Public education will account for more than half of state spending for the first time since 1983 under our new state budget, which passed the Legislature on June 30.

The $43.7 billion two-year operating budget covers the day-to-day costs of state government from July 1, 2017, through June 30, 2019.

Students from every community in our state will now have the same opportunity and support as their peers in high-performing schools.

This year we were tasked with solving a 30-year problem facing students, parents, teachers and taxpayers. We solved this problem with reforms that will improve our public education system for future generations. The bipartisan budget includes $22 billion for K-12 education in 2017-19, a 62 percent increase since the 2012 state Supreme Court’s McCleary ruling. State funding for public education has increased from $13.5 billion in the 2011-13 budget to $22 billion in just a few years. We’ve also made reforms to ensure that increased funding is spent more equitably across the state and leads to better outcomes.
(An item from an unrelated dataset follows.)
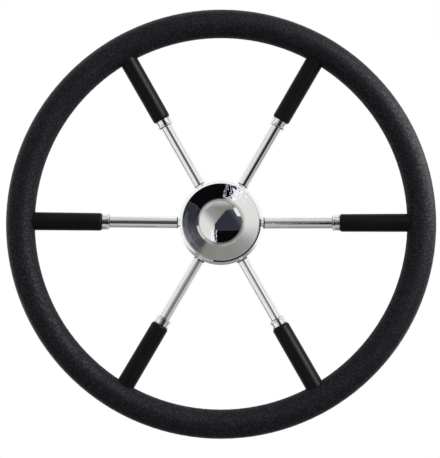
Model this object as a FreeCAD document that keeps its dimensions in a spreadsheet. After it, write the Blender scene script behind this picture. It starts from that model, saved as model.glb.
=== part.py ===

In the coming years students in Pe Ell, Castle Rock and White Pass, will have the same support and opportunity as their peers in Seattle and Bellevue. The new budget also makes significant improvements in mental health treatment and for foster youth, two of my priorities for this session. Policy improvements coupled with increased investment will help ensure the state can provide more appropriate and effective care and support. Property tax reform is also on the way for Washington residents as a new school funding system replaces existing rate-based local school property tax levies with a $1.50 per $1,000 assessed value maximum for all school districts. Local levy collections will also be capped at $2,500 per student, with the state guaranteeing $1,500 for districts where funding falls short. This is coupled with an increase in the existing statewide public school property tax to a rate of $2.70, which ultimately results in lower property taxes for roughly 70 percent of state residents. This agreement reduces the need for local levies starting in 2019 and brings fairness to our property tax system. The new policy stands in stark contrast to calls from the governor and House of Representatives to increase taxes by a minimum of $8 billion. The budget was approved by a 70-23 margin in the House of Representatives and 39-10 in the Senate.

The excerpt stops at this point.